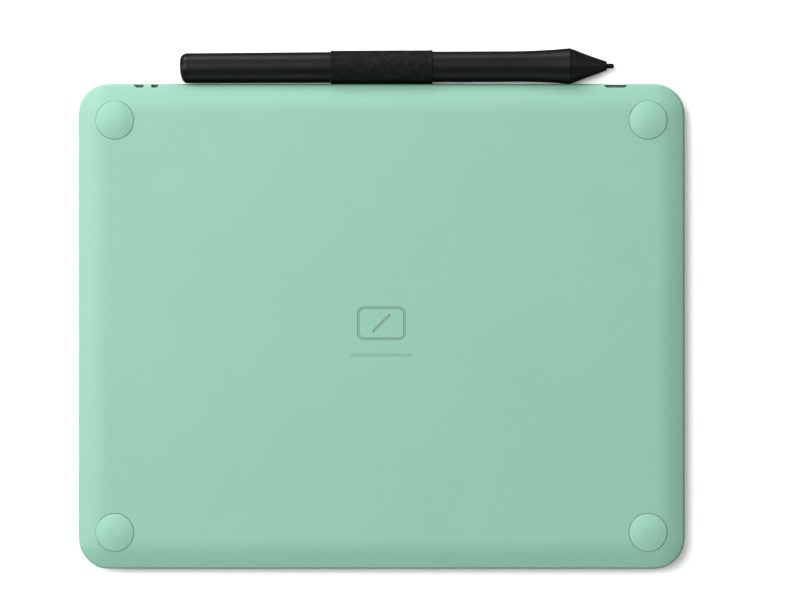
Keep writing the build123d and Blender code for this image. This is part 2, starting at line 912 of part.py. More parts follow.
with BuildPart() as battery_lead:
    # Two wires that rise from the battery's far side into their connector.
    plug_z = board_top_z + battery_connector_height / 2
    wire_start = battery_y + battery_depth / 2
    for x in (battery_connector_x - wire_pitch / 2, battery_connector_x + wire_pitch / 2):
        wire_side = Plane((x, tablet_y, 0), x_dir=(0, 1, 0), z_dir=(1, 0, 0))
        with BuildLine(wire_side) as route:
            FilletPolyline(
                (wire_start, wire_start_z),
                (wire_start + wire_stub, wire_start_z),
                (connector_near - wire_stub, plug_z),
                (connector_near, plug_z),
                radius=wire_bend,
            )
        with BuildSketch(Plane((x, tablet_y + wire_start, wire_start_z), z_dir=(0, 1, 0))):
            Circle(wire_radius)
        sweep(path=route.wires()[0])
battery_lead.part.label = "battery_lead"

# ================================================================ loop and its anchor
pen_heading = Vector(-cos(radians(pen_tilt)), sin(radians(pen_tilt)), 0)  # from tail to tip
pen_side = Vector(0, 0, 1).cross(pen_heading)
pen_tail = Vector(0, tablet_y + pen_y, pen_z) - pen_heading * pen_tail_to_loop
pen_plane = Plane(pen_tail, x_dir=pen_heading, z_dir=(0, 0, 1))
pen_axis = Axis(pen_tail, pen_heading)


def across(distance):
    """The plane square to the pen at a distance from its tail; its y is up."""
    return Plane(pen_tail + pen_heading * distance, x_dir=pen_side, z_dir=pen_heading)


def turned(points):
    """Turns a closed outline of (distance from the tail, radius) points about the pen's axis."""
    with BuildSketch(pen_plane) as profile:
        with BuildLine():
            Polyline(*points, close=True)
        make_face()
    revolve(profile.sketch, axis=pen_axis)


def pin_hole(radius, half_length, mode=Mode.ADD):
    """The side switch's pivot: a pin across the pen, or with Mode.SUBTRACT a hole for it."""
    middle = pen_tail + pen_heading * rocker_middle + Vector(0, 0, rocker_pin_height)
    with BuildSketch(Plane(middle, x_dir=pen_heading, z_dir=pen_side)) as profile:
        Circle(radius)
    extrude(profile.sketch, amount=half_length, both=True, mode=mode)


with BuildPart() as pen_loop:
    # A woven band round the barrel whose two ends run flat through the slit.
    inner = barrel_radius + loop_gap
    loop_start = pen_tail_to_loop - loop_width / 2
    with BuildSketch(across(loop_start)):
        Circle(inner + loop_skin)
    extrude(amount=loop_width)
    slab(
        -loop_width / 2,
        loop_width / 2,
        anchor_slot_near,
        pen_y - inner,
        loop_tail_z - loop_tail_thickness / 2,
        loop_tail_z + loop_tail_thickness / 2,
    )
    with BuildSketch(across(loop_start - 1)):
        Circle(inner)
    extrude(amount=loop_width + 2, mode=Mode.SUBTRACT)
pen_loop.part.label = "pen_loop"

with BuildPart() as loop_anchor:
    # A clip crimped on the band's ends, too tall to pass back out through the slit.
    half = anchor_width / 2
    slab(-half, half, anchor_near, anchor_far, anchor_bottom_z, anchor_top_z)
    slab(
        -loop_width / 2,
        loop_width / 2,
        anchor_slot_near,
        anchor_far + 1,
        loop_tail_z - loop_tail_thickness / 2,
        loop_tail_z + loop_tail_thickness / 2,
        Mode.SUBTRACT,
    )
loop_anchor.part.label = "loop_anchor"

# ================================================================ pen casing
with BuildPart() as pen_end_cap:
    with BuildSketch(pen_plane):
        with BuildLine():
            tail_edge = JernArc(
                start=(0, tail_radius - tail_round),
                tangent=(0, 1),
                radius=tail_round,
                arc_size=-90,
            )
            Polyline(
                tail_edge @ 1,
                (cap_length, tail_radius),
                (cap_length, cap_plug_radius),
                (cap_plug_end, cap_plug_radius),
                (cap_plug_end, cap_hollow_radius),
                (cap_hollow_start, cap_hollow_radius),
                (cap_hollow_start, 0),
                (0, 0),
                tail_edge @ 0,
            )
        make_face()
    revolve(axis=pen_axis)
    # The hole inside the cap that grips a worn nib to pull it out.
    with BuildSketch(across(puller_start)):
        Circle(nib_radius + nib_grip)
    extrude(amount=puller_depth, mode=Mode.SUBTRACT)
pen_end_cap.part.label = "pen_end_cap"

with BuildPart() as pen_rear_barrel:
    turned(
        [
            (cap_length + seam, tail_radius),
            (taper_end, barrel_radius),
            (barrel_split, barrel_radius),
            (barrel_split, bore_radius),
            (cap_length + seam, bore_radius),
        ]
    )
pen_rear_barrel.part.label = "pen_rear_barrel"

with BuildPart() as pen_front_barrel:
    with BuildSketch(pen_plane):
        with BuildLine():
            flare = Spline(
                (flare_start, barrel_radius),
                (flare_middle, flare_middle_radius),
                (flare_end, flare_radius),
                tangents=[(1, 0), (1, flare_slope)],
            )
            shoulder = TangentArc(flare @ 1, (barrel_end, barrel_end_radius), tangent=flare % 1)
            Polyline(
                shoulder @ 1,
                (barrel_end, nose_socket_radius),
                (nose_socket_start, nose_socket_radius),
                (nose_socket_start, bore_radius),
                (spigot_bore_end, bore_radius),
                (spigot_bore_end, spigot_bore),
                (spigot_start, spigot_bore),
                (spigot_start, spigot_radius),
                (barrel_split + seam, spigot_radius),
                (barrel_split + seam, barrel_radius),
                flare @ 0,
            )
        make_face()
    revolve(axis=pen_axis)
    with BuildSketch(pen_plane.offset(rocker_slot_bottom)):
        with Locations((rocker_middle, 0)):
            SlotOverall(rocker_slot_length, rocker_slot_width)
    extrude(amount=2 * barrel_radius, mode=Mode.SUBTRACT)
    pin_hole(rocker_pin_radius, 2 * barrel_radius, Mode.SUBTRACT)
pen_front_barrel.part.label = "pen_front_barrel"

with BuildPart() as pen_nose_cone:
    with BuildSketch(pen_plane):
        with BuildLine():
            cone = Spline(
                (collar_end + groove_width, cone_start_radius),
                cone_upper,
                cone_lower,
                (nose_end - nose_tip_round, nose_tip_radius),
            )
            tip_round = TangentArc(
                cone @ 1, (nose_end, nose_tip_radius - 2 * nose_tip_round), tangent=cone % 1
            )
            Polyline(
                tip_round @ 1,
                (nose_end, nose_hole_radius),
                (nose_hole_start, nose_hole_radius),
                (nose_bore_end, nose_bore_radius),
                (nose_spigot_start, nose_bore_radius),
                (nose_spigot_start, nose_spigot_radius),
                (nose_start, nose_spigot_radius),
                (nose_start, nose_start_radius),
                (collar_end, collar_end_radius),
                (collar_end + groove_width / 2, groove_radius),
                cone @ 0,
            )
        make_face()
    revolve(axis=pen_axis)
pen_nose_cone.part.label = "pen_nose_cone"

with BuildPart() as pen_nib:
    with BuildSketch(pen_plane):
        with BuildLine():
            tip = JernArc(
                start=(pen_length - nib_radius, nib_radius),
                tangent=(1, 0),
                radius=nib_radius,
                arc_size=-90,
            )
            Polyline(tip @ 1, (nib_start, 0), (nib_start, nib_radius), tip @ 0)
        make_face()
    revolve(axis=pen_axis)
pen_nib.part.label = "pen_nib"

# ================================================================ inside the pen
with BuildPart() as pen_ferrite:
    turned(
        [
            (ferrite_start, ferrite_bore),
            (ferrite_end, ferrite_bore),
            (ferrite_end, ferrite_radius),
            (ferrite_start, ferrite_radius),
        ]
    )
pen_ferrite.part.label = "pen_ferrite"

with BuildPart() as pen_coil:
    turned(
        [
            (coil_start, ferrite_radius),
            (coil_end, ferrite_radius),
            (coil_end, coil_radius),
            (coil_start, coil_radius),
        ]
    )
pen_coil.part.label = "pen_coil"

with BuildPart() as pen_pressure_sensor:
    # A puck behind the nib, with a collar that holds the ferrite's end.
    turned(
        [
            (puck_start, 0),
            (puck_start, carrier_radius),
            (puck_end, carrier_radius),
            (puck_end, ferrite_radius),
            (ferrite_start, ferrite_radius),
            (ferrite_start, puck_hole_radius),
            (puck_face, puck_hole_radius),
            (puck_face, 0),
        ]
    )
pen_pressure_sensor.part.label = "pen_pressure_sensor"

with BuildPart() as pen_chassis:
    with BuildSketch(across(carrier_start)):
        Circle(carrier_radius)
        with Locations((0, carrier_radius - pen_board_thickness)):
            Rectangle(4 * carrier_radius, 2 * carrier_radius, mode=Mode.SUBTRACT)
    extrude(amount=carrier_end - carrier_start)
pen_chassis.part.label = "pen_chassis"

with BuildPart() as pen_board:
    with BuildSketch(pen_plane.offset(-pen_board_thickness)):
        with Locations(((pen_board_start + pen_board_end) / 2, 0)):
            Rectangle(pen_board_end - pen_board_start, pen_board_width)
    extrude(amount=pen_board_thickness)
pen_board.part.label = "pen_board"

with BuildPart() as pen_chip:
    with BuildSketch(pen_plane):
        for distance, length, width in pen_chip_sizes:
            with Locations((distance, 0)):
                Rectangle(length, width)
    extrude(amount=pen_chip_height)
pen_chip.part.label = "pen_chip"

with BuildPart() as pen_switch_domes:
    with BuildSketch(pen_plane):
        with Locations((rocker_middle, 0)):
            with GridLocations(2 * rocker_nub_offset, 0, 2, 1):
                Circle(dome_radius)
    extrude(amount=dome_height)
pen_switch_domes.part.label = "pen_switch_domes"

with BuildPart() as pen_side_switch:
    # A two-way rocker: a rounded bar that follows the barrel, on an ear that holds the pivot.
    with BuildSketch(pen_plane.offset(rocker_underside)):
        with Locations((rocker_middle, 0)):
            SlotOverall(rocker_length, rocker_width)
    extrude(amount=2 * barrel_radius)
    with BuildSketch(across(rocker_middle - rocker_length)):
        Circle(barrel_radius + rocker_proud)
    extrude(amount=2 * rocker_length, mode=Mode.INTERSECT)
    top_edges = pen_side_switch.faces().sort_by(Axis.Z)[-1].edges()
    fillet(top_edges, radius=rocker_edge)
    # The waist between its two ends.
    waist = pen_tail + pen_heading * rocker_middle + Vector(0, 0, waist_height)
    with BuildSketch(Plane(waist, x_dir=pen_heading, z_dir=pen_side)):
        Circle(waist_radius)
    extrude(amount=rocker_width, both=True, mode=Mode.SUBTRACT)
    # The ear round the pin and the nubs that press the domes.
    with BuildSketch(pen_plane.offset(ear_bottom)):
        with Locations((rocker_middle, 0)):
            Rectangle(ear_length, ear_width)
    extrude(amount=rocker_underside + overlap - ear_bottom)
    with BuildSketch(pen_plane.offset(rocker_nub_bottom)):
        with Locations((rocker_middle, 0)):
            with GridLocations(2 * rocker_nub_offset, 0, 2, 1):
                Circle(rocker_nub_radius)
    extrude(amount=rocker_underside + overlap - rocker_nub_bottom)
    pin_hole(rocker_pin_radius + rocker_pin_clearance, 2 * barrel_radius, Mode.SUBTRACT)
pen_side_switch.part.label = "pen_side_switch"

with BuildPart() as pen_switch_pin:
    pin_hole(rocker_pin_radius, rocker_pin_half_length)
pen_switch_pin.part.label = "pen_switch_pin"

with BuildPart() as pen_nib_holder:
    with BuildSketch(across(nib_holder_start)):
        Circle(nib_holder_radius)
    extrude(amount=nib_holder_end - nib_holder_start)
    with BuildSketch(across(nib_holder_start)):
        with PolarLocations(spare_nib_circle, spare_nib_count, start_angle=90):
            Circle(spare_nib_hole)
    extrude(amount=spare_nib_start + spare_nib_length - nib_holder_start, mode=Mode.SUBTRACT)
pen_nib_holder.part.label = "pen_nib_holder"

with BuildPart() as pen_spare_nibs:
    with BuildSketch(across(spare_nib_start)):
        with PolarLocations(spare_nib_circle, spare_nib_count, start_angle=90):
            Circle(nib_radius)
    extrude(amount=spare_nib_length)
    fillet(pen_spare_nibs.faces().group_by(Axis.X)[-1].edges(), radius=spare_nib_round)
pen_spare_nibs.part.label = "pen_spare_nibs"

# ================================================================ output
tablet_pieces = [back_cover, front_cover, surface_sheet, *feet, *keys, power_button, status_light_pipe]
inner_pieces = [
    main_board,
    board_chips,
    wireless_module,
    key_switches,
    status_led,
    usb_port,
    usb_strip,
    ribbon_connector,
    battery_connector,
    board_screws,
    cover_screws,
    sensor_board,
    shield_sheet,
    sensor_cable,
    battery,
    battery_lead,
]
pen_pieces = [
    pen_loop,
    loop_anchor,
    pen_end_cap,
    pen_rear_barrel,
    pen_front_barrel,
    pen_nose_cone,
    pen_nib,
    pen_ferrite,
    pen_coil,
    pen_pressure_sensor,
    pen_chassis,
    pen_board,
    pen_chip,
    pen_switch_domes,
    pen_side_switch,
    pen_switch_pin,
    pen_nib_holder,
    pen_spare_nibs,
]
os.makedirs("parts", exist_ok=True)
for piece in tablet_pieces + inner_pieces + pen_pieces:
    export_step(piece.part, f"parts/{piece.part.label}.step")
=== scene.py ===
"""The looks of the pen drawing tablet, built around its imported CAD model. Metres, +Z up."""

import json
import math

import bmesh
import bpy
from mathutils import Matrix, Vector, noise


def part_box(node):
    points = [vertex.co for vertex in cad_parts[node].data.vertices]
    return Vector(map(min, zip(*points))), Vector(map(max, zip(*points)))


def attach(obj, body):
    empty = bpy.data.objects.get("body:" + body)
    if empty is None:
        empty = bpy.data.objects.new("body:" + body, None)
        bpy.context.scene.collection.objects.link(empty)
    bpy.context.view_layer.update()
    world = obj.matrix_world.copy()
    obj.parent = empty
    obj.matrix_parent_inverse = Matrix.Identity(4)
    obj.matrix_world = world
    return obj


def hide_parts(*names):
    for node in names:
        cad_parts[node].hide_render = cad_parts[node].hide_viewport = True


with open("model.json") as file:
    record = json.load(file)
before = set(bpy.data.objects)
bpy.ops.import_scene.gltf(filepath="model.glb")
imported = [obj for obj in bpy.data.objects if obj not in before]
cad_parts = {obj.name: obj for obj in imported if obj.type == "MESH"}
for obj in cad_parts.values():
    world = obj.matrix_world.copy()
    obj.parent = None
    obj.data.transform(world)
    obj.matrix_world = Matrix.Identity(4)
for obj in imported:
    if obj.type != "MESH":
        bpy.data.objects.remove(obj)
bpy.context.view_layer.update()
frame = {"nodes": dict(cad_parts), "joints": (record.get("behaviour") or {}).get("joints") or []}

MM = 0.001
nodes = frame["nodes"]
joints = {joint["name"]: joint for joint in frame["joints"]}
scene = bpy.context.scene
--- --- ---
- _Exercise brief_
Exactly repeat the lines from the line with "for piece in" to the line with "bpy.data.objects.remove(obj)", including both, and output nothing else.

- _Result of the task_
for piece in tablet_pieces + inner_pieces + pen_pieces:
    export_step(piece.part, f"parts/{piece.part.label}.step")
=== scene.py ===
"""The looks of the pen drawing tablet, built around its imported CAD model. Metres, +Z up."""

import json
import math

import bmesh
import bpy
from mathutils import Matrix, Vector, noise


def part_box(node):
    points = [vertex.co for vertex in cad_parts[node].data.vertices]
    return Vector(map(min, zip(*points))), Vector(map(max, zip(*points)))


def attach(obj, body):
    empty = bpy.data.objects.get("body:" + body)
    if empty is None:
        empty = bpy.data.objects.new("body:" + body, None)
        bpy.context.scene.collection.objects.link(empty)
    bpy.context.view_layer.update()
    world = obj.matrix_world.copy()
    obj.parent = empty
    obj.matrix_parent_inverse = Matrix.Identity(4)
    obj.matrix_world = world
    return obj


def hide_parts(*names):
    for node in names:
        cad_parts[node].hide_render = cad_parts[node].hide_viewport = True


with open("model.json") as file:
    record = json.load(file)
before = set(bpy.data.objects)
bpy.ops.import_scene.gltf(filepath="model.glb")
imported = [obj for obj in bpy.data.objects if obj not in before]
cad_parts = {obj.name: obj for obj in imported if obj.type == "MESH"}
for obj in cad_parts.values():
    world = obj.matrix_world.copy()
    obj.parent = None
    obj.data.transform(world)
    obj.matrix_world = Matrix.Identity(4)
for obj in imported:
    if obj.type != "MESH":
        bpy.data.objects.remove(obj)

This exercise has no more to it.